→ Short task
Gather up every line from the entries below that uses the word "this".

Records with modeling code
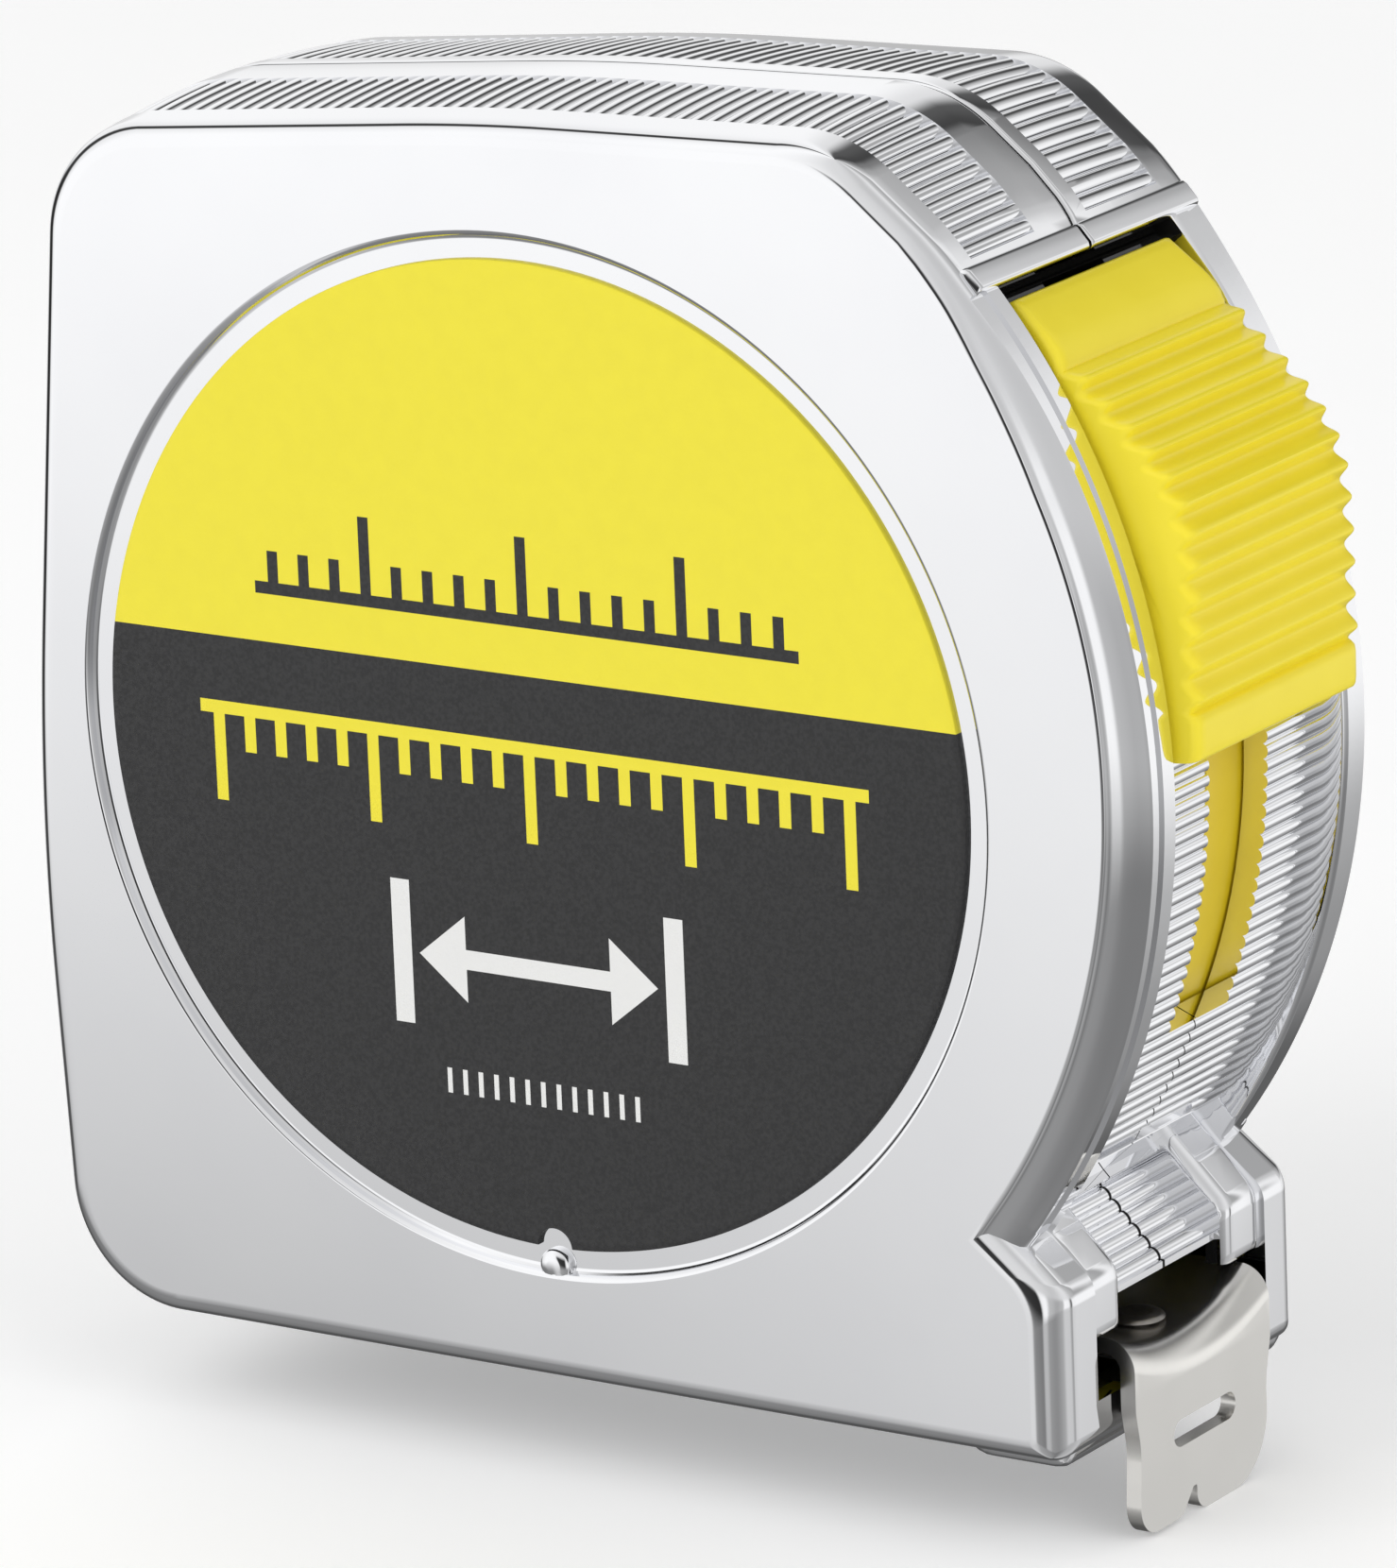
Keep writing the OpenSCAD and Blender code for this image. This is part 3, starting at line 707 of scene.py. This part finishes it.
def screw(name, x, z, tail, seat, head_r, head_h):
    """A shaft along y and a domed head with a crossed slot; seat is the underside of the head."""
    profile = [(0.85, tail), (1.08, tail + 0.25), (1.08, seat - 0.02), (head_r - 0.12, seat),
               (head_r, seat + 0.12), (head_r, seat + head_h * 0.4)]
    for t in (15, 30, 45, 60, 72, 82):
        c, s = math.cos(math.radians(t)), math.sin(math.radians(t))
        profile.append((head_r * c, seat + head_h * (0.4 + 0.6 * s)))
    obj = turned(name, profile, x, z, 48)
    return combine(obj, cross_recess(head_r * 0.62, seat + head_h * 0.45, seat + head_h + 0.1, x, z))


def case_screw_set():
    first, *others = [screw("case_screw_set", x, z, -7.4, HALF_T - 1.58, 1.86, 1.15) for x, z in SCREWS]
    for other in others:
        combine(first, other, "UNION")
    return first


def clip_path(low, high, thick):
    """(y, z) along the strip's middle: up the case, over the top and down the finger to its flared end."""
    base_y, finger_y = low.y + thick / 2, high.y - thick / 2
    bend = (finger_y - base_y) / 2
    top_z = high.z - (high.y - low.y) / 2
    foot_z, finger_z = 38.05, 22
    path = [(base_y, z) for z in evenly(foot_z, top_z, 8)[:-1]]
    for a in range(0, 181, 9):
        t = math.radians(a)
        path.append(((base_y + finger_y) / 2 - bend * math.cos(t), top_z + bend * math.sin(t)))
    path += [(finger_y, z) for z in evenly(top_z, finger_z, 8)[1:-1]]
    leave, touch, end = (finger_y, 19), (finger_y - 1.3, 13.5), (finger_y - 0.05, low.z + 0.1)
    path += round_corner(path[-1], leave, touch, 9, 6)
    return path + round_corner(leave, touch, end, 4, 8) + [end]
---
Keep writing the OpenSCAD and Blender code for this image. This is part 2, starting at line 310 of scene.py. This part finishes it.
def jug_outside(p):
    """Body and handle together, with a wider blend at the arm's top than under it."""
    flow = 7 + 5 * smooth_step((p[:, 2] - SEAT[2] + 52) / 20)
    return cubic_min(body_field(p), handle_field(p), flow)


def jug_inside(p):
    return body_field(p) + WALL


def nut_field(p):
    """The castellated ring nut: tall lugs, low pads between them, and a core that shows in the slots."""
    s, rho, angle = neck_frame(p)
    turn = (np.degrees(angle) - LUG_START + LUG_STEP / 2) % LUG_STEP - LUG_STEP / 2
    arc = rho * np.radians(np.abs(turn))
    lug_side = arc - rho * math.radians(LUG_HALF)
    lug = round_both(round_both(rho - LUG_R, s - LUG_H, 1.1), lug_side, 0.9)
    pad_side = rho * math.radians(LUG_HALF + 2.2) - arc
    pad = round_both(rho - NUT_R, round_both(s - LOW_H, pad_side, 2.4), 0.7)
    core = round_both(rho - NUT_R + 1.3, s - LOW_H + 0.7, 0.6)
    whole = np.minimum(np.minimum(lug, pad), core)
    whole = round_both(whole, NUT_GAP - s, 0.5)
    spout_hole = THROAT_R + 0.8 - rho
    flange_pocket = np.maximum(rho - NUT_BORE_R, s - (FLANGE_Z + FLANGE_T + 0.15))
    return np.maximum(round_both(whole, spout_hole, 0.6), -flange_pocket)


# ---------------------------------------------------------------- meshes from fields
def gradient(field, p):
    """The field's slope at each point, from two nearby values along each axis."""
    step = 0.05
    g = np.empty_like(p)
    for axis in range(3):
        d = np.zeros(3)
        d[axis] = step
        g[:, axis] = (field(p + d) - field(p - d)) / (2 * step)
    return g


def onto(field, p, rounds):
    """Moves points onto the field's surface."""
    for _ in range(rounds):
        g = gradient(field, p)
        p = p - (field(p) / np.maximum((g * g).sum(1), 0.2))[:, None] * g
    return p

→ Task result
Keep writing the OpenSCAD and Blender code for this image. This is part 3, starting at line 707 of scene.py. This part finishes it.
Keep writing the OpenSCAD and Blender code for this image. This is part 2, starting at line 310 of scene.py. This part finishes it.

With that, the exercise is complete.